L’astioso articolo con il quale Concita De Gregorio ha attaccato frontalmente Nicola Zingaretti impone una risposta e, soprattutto, una puntualizzazione politica. La prima, giustamente piccata, l’ha già fornita il segretario del PD. Non aggiungerei nulla, se non che la polemica che ne è seguita, con molti pezzi su diversi quotidiani, si è concentrata sull’accusa di “radical chic” formulata dal secondo nei confronti della prima. La puntualizzazione, invece, si rende necessaria. Ancor più perché non vi ha provveduto nessuno, almeno sulla grande stampa.

Occorre rileggere l’intero scritto della De Gregorio, intriso di un livore nei confronti non del solo Zingaretti ma anche del mondo democristiano/popolare che non può venire sottaciuto. Sia perché le informazioni contenute in esso sono parziali, mirate solo ad attaccare il povero segretario dem. Sia, ancor più, perché si offre un’idea del PD assai lontana dalla realtà, in particolare di quella periferica.

Nella sua foga volta a dimostrare quanto deboli e inetti siano stati e siano i dirigenti dem di provenienza diessina la De Gregorio elenca le posizioni apicali e di potere occupate dai loro colleghi arrivati al PD dalla Margherita, ex popolari e democristiani. Si citano nomi importanti, a cominciare dal Presidente della Repubblica. Per proseguire con Franceschini, Gentiloni, Sassoli…sarebbero loro, e solo loro, a “dare le carte” nel PD. La “costola popolare ha preso il sopravvento”, sostiene la Nostra.

E come no! La solita visione centralistica e romanocentrica propria di gran parte non solo del ceto politico ma anche di quello giornalistico di vertice. Un partito invece si dipana sul territorio, nelle diverse regioni e province, non è solo la sede nazionale, gli esponenti di governo, i parlamentari più noti. E allora, allarghi la signora De Gregorio il suo sguardo alle strutture non nazionali del PD, e scoprirà che non sono certo gli ex-Popolari a guidare il partito. Troverà molti trenta-quarantenni ”nativi” democratici e molti “senior” che hanno avuto in tasca le tessere del PdS e anche del PCI. Di ex-popolari/democristiani ne troverà, specie nei posti direttivi, assai di meno.
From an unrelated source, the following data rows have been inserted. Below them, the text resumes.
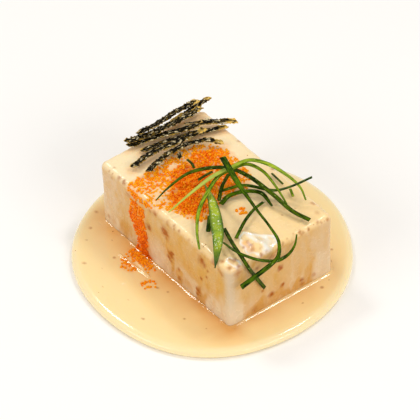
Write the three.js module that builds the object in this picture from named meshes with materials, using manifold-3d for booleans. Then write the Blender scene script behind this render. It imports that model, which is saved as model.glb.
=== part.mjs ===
// A block of chilled silken tofu under a creamy sesame sauce. The sauce coats the top, runs down
// the sides and stands round the foot as a shallow pool. On top lie orange fish roe, toasted
// seaweed strips and curled shreds of spring onion with one fleshy leaf.
// Millimetres, +Z up. The origin is on the floor under the middle of the pool.
import * as THREE from "three";
import { mergeVertices } from "three/addons/utils/BufferGeometryUtils.js";
import Module from "manifold-3d";

// Block: the long side runs along X
const BLOCK_LENGTH = 74.4;
const BLOCK_WIDTH = 45.4;
const BLOCK_HEIGHT = 29.7;
const BLOCK_X = -1;
const BLOCK_Y = 2.5;
const CORNER_RADIUS = 2.6;
const EDGE_RADIUS = 2.2;
const GAP = 0.3;

// Sauce coat: thickness, where it ends on the sides, and its thicker tongue near the front corner
const COAT_TOP = 1.0;
const COAT_SIDE = 0.8;
const COAT_BEAD = 0.3;
const SHORTEST_RUN = 5;
const TONGUE = { x: 21, y: -1, halfLength: 17, halfWidth: 12, turn: 0.35, height: 0.45 };
const SWELL_HEIGHT = 0.12;
const SWELL_LENGTH = 26;

// Runs of sauce down each side, counted anticlockwise from the left front corner:
// distance from the side's start, width and drop below the block's top edge
const FRONT_RUNS = [[6, 12, 15], [22, 17, 22.3], [34, 9, 14], [45, 12, 22], [57, 12, 19], [67, 9, 22]];
const RIGHT_RUNS = [[5, 8, 14], [14, 13, 22], [25, 12, 21], [35, 12, 22.3], [42, 6, 12]];
const BACK_RUNS = [[8, 13, 20], [24, 15, 22], [40, 12, 16], [54, 15, 22], [68, 9, 18]];
const LEFT_RUNS = [[7, 11, 18], [20, 14, 22], [33, 12, 16], [41, 7, 21]];

// Pool of sauce: a rounded outline with slow unevenness, a flat top and a drop's edge
const POOL_RADIUS = 52.2;
const POOL_LEVEL = 3.6;
const POOL_WAVES = [[2, 0.9, 0.6], [3, 0.7, 2.1], [5, 0.35, 4.0]];
const POOL_EDGE = [[0.9, 0], [0.1, 0.9], [0, 1.7], [0.5, 2.6], [1.9, 3.35], [5.5, POOL_LEVEL]];
const POOL_RISE = 0.6;
const POOL_RISE_WIDTH = 1.6;

// Roe: outline of the heap on top, thickness, and how many grains show as solids
const ROE_OUTLINE = [
  [-24, -12], [-25.5, 0], [-25, 11], [-20, 17], [-12, 20], [-5, 17.5], [0, 18], [6.5, 13],
  [7, 3], [8.5, -3], [12, -9], [9, -15], [2, -15.5], [-9, -19], [-15, -19], [-21, -18],
];
const ROE_CENTRE = [-8, 0];
const ROE_EDGE_HEIGHT = 0.35;
const ROE_HEIGHT = 0.75;
const GRAIN_RADIUS = 0.45;
const HEAP_GRAINS = 90;
const STREAM_GRAINS = 46;
const POOL_GRAINS = 20;
const ISLAND_GRAINS = 7;
const ISLAND = [16, 2];
const STREAM = { top: [-22, -8.5], bottom: [-17, -9], zTop: 27.5, zBottom: 7.5 };
const POOL_DRIFTS = [[-12, -26, 5, 2.5], [-9, -30, 3, 1.5], [2, -31, 4, 1.5]];

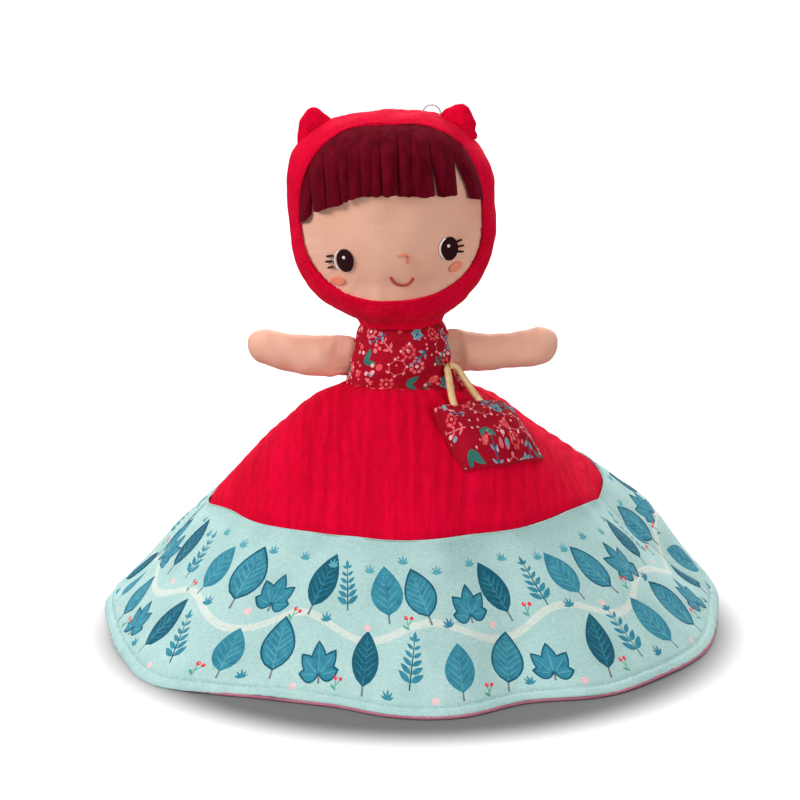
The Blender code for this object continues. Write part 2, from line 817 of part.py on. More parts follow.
def bodice_mesh(doll, name, foot):
    """A stuffed chest, rounded on top into the ball that the head turns on."""
    ball_radius = doll["ball"]
    start = math.acos(min(doll["chest"] / ball_radius, 1.0))
    collar = doll["pivot"] + ball_radius * math.sin(start)
    rings = []
    for step in range(CHEST_STEPS):
        height = foot + (collar - foot) * step / CHEST_STEPS
        half = bodice_half(doll, height)
        rings.append(oval(Vector((0, 0, height)), half, half * bodice_depth(doll, height)))
    for step in range(CHEST_STEPS + 1):
        turn = start + (HALF * math.pi * NEAR_ONE - start) * step / CHEST_STEPS
        height = doll["pivot"] + ball_radius * math.sin(turn)
        radius = ball_radius * math.cos(turn)
        half = min(bodice_half(doll, height), radius)
        rings.append(oval(Vector((0, 0, height)), half, min(half * NEAR_ONE, radius)))
    return loft(name, rings)


def bodice_depth(doll, height):
    """Flatter at the waist, nearly round where the neck sits."""
    return BODICE_DEPTH_SHARE + (NEAR_ONE - BODICE_DEPTH_SHARE) * smooth_step(height / doll["pivot"])


def shoulder(doll, side):
    """Centre of the arm's rounded root, at the side of the chest."""
    half = bodice_half(doll, doll["shoulder"])
    return Vector((side * (half + doll["arm_radius"] * SHOULDER_OUT_SHARE), 0, doll["shoulder"]))


def make_bodice(doll, colour):
    prefix = doll["prefix"]
    name = prefix + "bodice"
    body = add_object(name, bodice_mesh(doll, name, SEWN_GAP * HALF), colour)
    items = [body]
    for side, word in ((-1, "right"), (1, "left")):
        radius = doll["arm_radius"] + SEWN_GAP
        socket = ball(prefix + "shoulder_socket_" + word, radius, shoulder(doll, side), ARM_SIDES)
        combine(body, socket, "DIFFERENCE")
        items.append(socket)
    seat(doll, items)


def make_arm(doll, side, word):
    """A stuffed arm with a rounded root that turns in the side of the bodice and a mitten end."""
    name = doll["prefix"] + "arm_" + word
    radius = doll["arm_radius"]
    length = doll["arm_length"]
    rings = []
    for step in range(ARM_CAP_STEPS):
        turn = HALF * math.pi * (1 - NEAR_ONE * (1 - step / ARM_CAP_STEPS))
        rings.append((-radius * math.cos(turn), radius * math.sin(turn)))
    for share, swell in ARM_SHAPE_SHARES:
        rings.append((length * share, radius * swell))
    for step in range(1, ARM_CAP_STEPS + 1):
        turn = HALF * math.pi * NEAR_ONE * step / ARM_CAP_STEPS
        rings.append((length + radius * math.sin(turn) * NEAR_ONE, radius * math.cos(turn)))
    turned = Matrix.Rotation(HALF * math.pi, 4, "Y")
    aim = Matrix.Rotation(-doll["arm_raise"], 4, "Y")
    facing = Matrix.Scale(-1, 4, (1, 0, 0)) if side < 0 else Matrix.Identity(4)
    whole = Matrix.Translation(shoulder(doll, side)) @ facing @ aim @ turned
    loops = []
    for along, half in rings:
        ring = oval(Vector((0, 0, along)), half, half, ARM_SIDES)
        loops.append([whole @ point for point in ring])
    arm = add_object(name, loft(name, loops), "skin_cloth")
    seat(doll, [arm])


# Bag


def skirt_top_at(x, y):
    """Height of the outer cloth's middle above a place on the table, near the waist."""
    radius = math.hypot(x, y)
    azimuth = math.atan2(y, x)
    for _ in range(FIT_ROUNDS):
        point = skirt_point(azimuth, radius)
        azimuth += math.atan2(y, x) - math.atan2(point.y, point.x)
        radius += math.hypot(x, y) - math.hypot(point.x, point.y)
    return skirt_height(azimuth, radius)


def bag_frame():
    """Place of the handle's top, and the bag's across, outward and down directions."""
    outward = Vector((math.cos(BAG_AZIMUTH), math.sin(BAG_AZIMUTH), 0))
    across = Vector((-math.sin(BAG_AZIMUTH), math.cos(BAG_AZIMUTH), 0))
    down = outward * math.cos(BAG_SLOPE) - Vector((0, 0, math.sin(BAG_SLOPE)))
    half = bodice_half(UPPER, TACK_HEIGHT)
    side = Vector(
        (
            half * math.cos(TACK_AZIMUTH),
            half * bodice_depth(UPPER, TACK_HEIGHT) * math.sin(TACK_AZIMUTH),
            WAIST_HEIGHT + TACK_HEIGHT,
        )
    )
    return side + outward * TACK_REACH, across, outward, down


def make_bag():
    top, across, outward, down = bag_frame()

    def panel(name, extra, bulge):
        def place(along, lower):
            width = BAG_WIDTH * (1 - (1 - BAG_FOOT_SHARE) * lower)
            x = BAG_ASIDE + width * (along - HALF)
            point = top + across * x + down * (HANDLE_DROP + BAG_HEIGHT * lower)
            rounded = (1 - (2 * along - 1) ** 2) * (1 - lower**2)
            lift = (extra + bulge * rounded) * STEEP_LIFT_SHARE
            point.z = skirt_top_at(point.x, point.y) + lift
            return point

        return sheet(name, BAG_COLUMNS, BAG_ROWS, place, BAG_THICKNESS, "print_cloth")

    rest = RED_THICKNESS * HALF + SEWN_GAP + BAG_THICKNESS * HALF
    panel("bag_back", rest, 0.0)
    panel("bag_front", rest + BAG_THICKNESS + SEWN_GAP, BAG_BULGE)
    make_handle(top, across, down, rest)
    make_tack(top, across, outward)


def make_handle(top, across, down, rest):
    """A cord arch whose feet are sewn to the mouth of the bag."""
    flat = ((-HANDLE_LEFT_FOOT, HANDLE_DROP), (HANDLE_RIGHT_FOOT, HANDLE_DROP))
    points = []
    for step in range(HANDLE_STEPS + 1):
        turn = math.pi * (1 - step / HANDLE_STEPS)
        points.append((HANDLE_BEND * math.cos(turn), HANDLE_BEND * (1 - math.sin(turn))))
    outline = [flat[0]] + points + [flat[1]]
    route = [top + across * x + down * z for x, z in outline]
    for foot in (0, -1):
        end = route[foot]
        end.z = skirt_top_at(end.x, end.y) + rest + BAG_THICKNESS
        end -= down * (HANDLE_RADIUS + SEWN_GAP)
    tube("bag_handle", route, HANDLE_RADIUS, "handle_cord")


def make_tack(top, across, outward):
    """A stitch from the bodice, in a ring round the top of the handle."""
    bm = bmesh.new()
    centre = top + outward * (HANDLE_RADIUS + SEWN_GAP + TACK_RADIUS - TACK_RING)
    loops = []
    for index in range(TACK_SIDES):
        turn = math.tau * index / TACK_SIDES
        spoke = outward * math.cos(turn) + Vector((0, 0, math.sin(turn)))
        loop = []
        for corner in range(TACK_CORNERS):
            angle = math.tau * corner / TACK_CORNERS
            offset = spoke * math.cos(angle) + across * math.sin(angle)
            loop.append(bm.verts.new(centre + spoke * TACK_RING + offset * TACK_RADIUS))
        loops.append(loop)
    for first, second in zip(loops, loops[1:] + loops[:1]):
        for index in range(TACK_CORNERS):
            after = (index + 1) % TACK_CORNERS
            bm.faces.new((first[index], first[after], second[after], second[index]))
    add_object("bag_tack", mesh_from(bm, "bag_tack"), "red_cloth")


clear_scene()
PARTS = new_collection("topsy_turvy_doll")
CUTTERS = new_collection("cutters")
make_skirt()
make_head(UPPER, "hood", "red_cloth", "hair_cloth")
make_ears(UPPER)
make_hang_loop(UPPER)
make_head(LOWER, "inner_bonnet", "pink_cloth", "inner_hair")
for one, dress in ((UPPER, "print_cloth"), (LOWER, "pink_cloth")):
    make_bodice(one, dress)
    for one_side, one_word in ((-1, "right"), (1, "left")):
        make_arm(one, one_side, one_word)
make_bag()
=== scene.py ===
import math
from contextlib import contextmanager

import bmesh
import bpy
import numpy as np
from mathutils import Matrix, Vector
from mathutils.geometry import delaunay_2d_cdt


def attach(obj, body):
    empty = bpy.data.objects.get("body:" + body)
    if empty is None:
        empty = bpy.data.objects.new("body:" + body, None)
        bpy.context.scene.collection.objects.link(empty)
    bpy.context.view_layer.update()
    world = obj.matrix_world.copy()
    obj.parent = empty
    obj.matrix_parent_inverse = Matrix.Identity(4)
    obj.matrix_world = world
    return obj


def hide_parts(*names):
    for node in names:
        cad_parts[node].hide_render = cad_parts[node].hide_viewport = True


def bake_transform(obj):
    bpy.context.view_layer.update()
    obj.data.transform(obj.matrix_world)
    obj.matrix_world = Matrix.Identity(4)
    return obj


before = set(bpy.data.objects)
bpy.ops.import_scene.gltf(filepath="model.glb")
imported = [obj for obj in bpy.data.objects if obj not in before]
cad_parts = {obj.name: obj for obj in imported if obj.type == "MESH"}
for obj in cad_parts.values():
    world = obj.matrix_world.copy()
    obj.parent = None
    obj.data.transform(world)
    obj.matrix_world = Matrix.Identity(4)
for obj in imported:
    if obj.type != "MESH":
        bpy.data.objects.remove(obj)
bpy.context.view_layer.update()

MM = 0.001

# Skirt, the same sizes as the solids
WAIST = 0.116
WAIST_HALF = 0.0259
WAIST_DEPTH_SHARE = 0.82
SEAM_RADIUS = 0.096
SEAM_HEIGHT = 0.058
SEAM_LIFT = 0.0045
SEAM_LIFT_SHARE = 0.55
SEAM_SAG = 0.008
SEAM_SAG_AZIMUTH = math.radians(18)
SEAM_SAG_WIDTH = math.radians(14)
HEM_RADIUS = 0.1505
HEM_LEVEL = 0.0009
DOME_POWER = 1.7
LINING_DROP = 0.0030
HEM_STITCH = 0.0038
FOLD_DEPTH = 0.010
# Reach of the hem round the doll: azimuth in degrees, and share of the fold depth
HEM_FOLD_SHARES = (
    (-180, -0.15), (-164, -0.15), (-150, 0.35), (-136, 1.0), (-125, -0.05), (-116, -0.85), (-102, -1.0),
    (-90, -0.05), (-80, 0.2), (-66, -0.5), (-52, 0.75), (-40, 1.05), (-26, 1.45), (-8, 1.2), (14, 1.7),
    (30, 1.2), (46, 0.1), (64, -0.8), (84, 0.1), (100, 0.5), (116, -0.7), (134, 0.2), (150, -0.1),
    (166, -0.5), (180, -0.15),
)
# Swells and sags of the cloth: azimuth and width in degrees, height as a share of the fold depth, and the
# shares of the hem radius at which each starts, is full, starts to fade and ends
SKIRT_SWELL_SHARES = (
    (24, 17, 1.35, 0.45, 0.745, 0.80, 0.97),
    (18, 30, -0.28, 0.24, 0.345, 0.40, 0.63),
    (170, 26, -0.75, 0.235, 0.49, 0.53, 0.745),
    (-2, 7, -0.45, 0.565, 0.73, 0.86, 0.97),
    (-178, 7, -0.40, 0.60, 0.73, 0.86, 0.97),
)
# Lesser swells and creases that only the visual cloth has, in the same terms
SKIRT_CREASE_SHARES = (
    (-90, 75, 0.20, 0.10, 0.15, 0.20, 0.30),
    (151, 26, -0.66, 0.15, 0.22, 0.34, 0.50),
    (40, 24, 0.36, 0.30, 0.40, 0.46, 0.60),
    (56, 34, -0.32, 0.13, 0.18, 0.25, 0.37),
    (21, 13, 0.48, 0.74, 0.88, 0.94, 1.00),
    (-22, 3.0, -0.16, 0.66, 0.80, 0.90, 0.98),
    (-14, 6.0, 0.14, 0.66, 0.80, 0.88, 0.98),
    (-171, 4.0, 0.12, 0.62, 0.72, 0.86, 0.97),
    (-152, 7.0, -0.12, 0.66, 0.80, 0.86, 0.97),
    (-120, 5.0, -0.10, 0.70, 0.84, 0.90, 0.98),
    (-97, 8.0, 0.10, 0.68, 0.82, 0.88, 0.98),
    (-63, 6.0, -0.14, 0.70, 0.84, 0.90, 0.98),
    (-46, 7.0, 0.10, 0.68, 0.82, 0.88, 0.98),
    (60, 8.0, -0.20, 0.66, 0.80, 0.88, 0.97),
    (112, 8.0, -0.20, 0.66, 0.80, 0.88, 0.97),
)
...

E in ogni caso, anche a livello di dirigenza nazionale, esclusi i soliti nomi di ex-Popolari/DC che si fanno sempre, che sono sempre gli stessi, sempre e solo quelli, si vada a osservarne con attenzione la composizione e scoprirà, la nota giornalista, da quale parte, anche lì, sta la netta maggioranza.

L’immagine del PD che è stata proposta in quell’articolo è dunque falsata rispetto alla realtà. Ma lo è in quanto a monte c’è la convinzione errata, che però è ormai “passata” fra gli osservatori, analisti politici e giornalisti, che il PD sia il partito della Sinistra italiana, erede della tradizione comunista. Si leggano con attenzione articoli e analisi in argomento e si vedrà come della tradizione fondativa Popolare si tenga conto sempre meno. Anzi, oserei dire, per nulla. Questo è il punto. Uno studio serio su cosa non è stato il PD rispetto al suo progetto originario, ci vorrebbe. Altro che accidiosi interventi tutti interni al solo mondo ex comunista.